Although Matt and Ross Duffer were born in 1984, a year after the story begins, their love for 70s and 80s filmwork shines through every episode of their production. Joyce Byers (Winona Ryder) is to “Stranger Things” what Roy Neary is to “Close Encounters of the Third Kind” (1977). Mike Wheeler’s little sister might bring back images of Gertie in “E.T. the Extra-Terrestrial” (1982) or, in some scenes, Carol Anne Freeling from “Poltergeist” (1982).

The group of four inexplicably unsupervised boys that will come to dominate your heart and soul were intentionally modeled after the group of boys in “Stand By Me” (1986) and may also give you some déjà vu from “The Goonies” (1985).

The fact that these classics lend their support through production and cinematography rather than a constant barrage of tongue-in-cheek dialogue allows the show to remain fresh and relevant for its millennial viewers as well.

For anyone like me who may have already heard of the show, but was thrown off by the thought of watching a horror flick, the overall tone of “Stranger Things” is more suspenseful than scary. Many scenes allow us to watch from the monster’s perspective, lurking in the dark, waiting behind the trees. Even in scenes without the main antagonist, the camera often seems to work from the shadows, giving you the feeling that someone’s there, watching alongside you.

Finally, no look at “Stranger Things” would be complete without talking about the incredible cast. Even though much of the screen time is devoted to the five adolescent leads, never once will you roll your eyes and wish that child actors could all just be replaced by well-trained 23-year-olds with squeaky voices.

Eleven is one of the most well-received and complex characters on the show, despite the fact that the actress that plays her, Millie Bobby Brown, is only 12. Of the boys, Gaten Matarazzo (14), moves his character Dustin from charming comic relief to chief strategist and magnet expert.

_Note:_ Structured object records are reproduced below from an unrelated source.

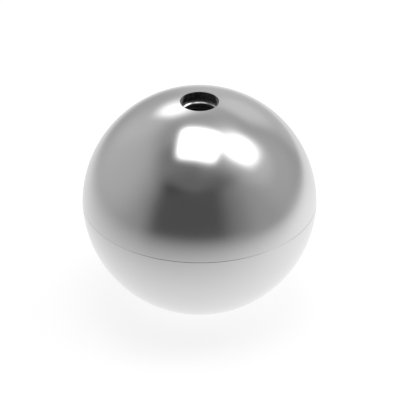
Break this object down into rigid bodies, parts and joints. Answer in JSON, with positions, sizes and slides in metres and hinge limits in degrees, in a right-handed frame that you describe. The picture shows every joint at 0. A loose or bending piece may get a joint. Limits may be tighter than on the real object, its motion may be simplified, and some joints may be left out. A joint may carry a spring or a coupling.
{
  "type": "steel ball",
  "caption": "Hollow polished steel ball of drawn half shells that meet at the equator, with a round hole at its pole over an inner threaded bush.",
  "frame": {"origin": "on the hole's axis, in the plane where the half shells meet, which is the middle of the ball", "axes": "+Z along the hole's axis and out of its mouth; the part is round about Z"},
  "size_m": [0.05, 0.05, 0.0487],
  "materials": {
    "polished_shell": "stainless steel, drawn and polished to a soft mirror",
    "turned_bush": "stainless steel, turned and tapped, not polished"
  },
  "bodies": {
    "root": {"upper_half_shell": "polished_shell", "lower_half_shell": "polished_shell", "threaded_bush": "turned_bush"}
  },
  "joints": []
}
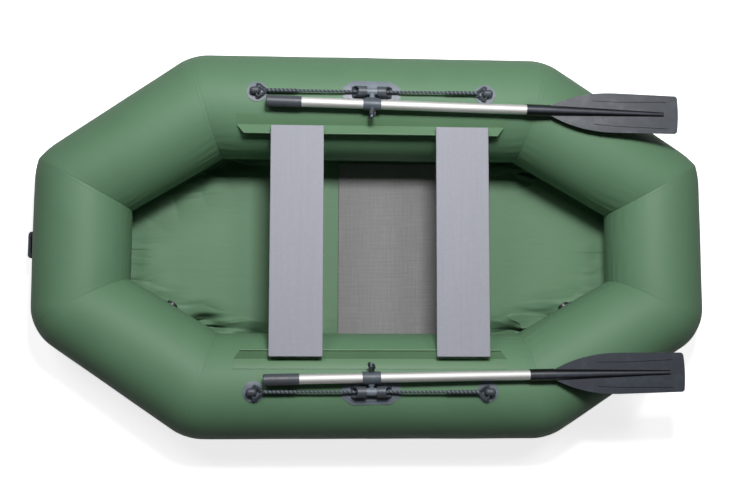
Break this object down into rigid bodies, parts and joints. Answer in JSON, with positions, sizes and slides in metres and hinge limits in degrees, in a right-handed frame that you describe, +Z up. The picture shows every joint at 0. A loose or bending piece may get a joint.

Among the adult characters, some see Ryder’s Joyce Byers as a comeback from her strong 90s career, while others observed little complexity or variance in her performance.

Overall, “Stranger Things” lands among Netflix’s best work, fostering a strong hype for the direction of the next season, set to release in 2017, in which we hope to see what new and strange things both Hawkins and the Duffer Brothers have in store for us.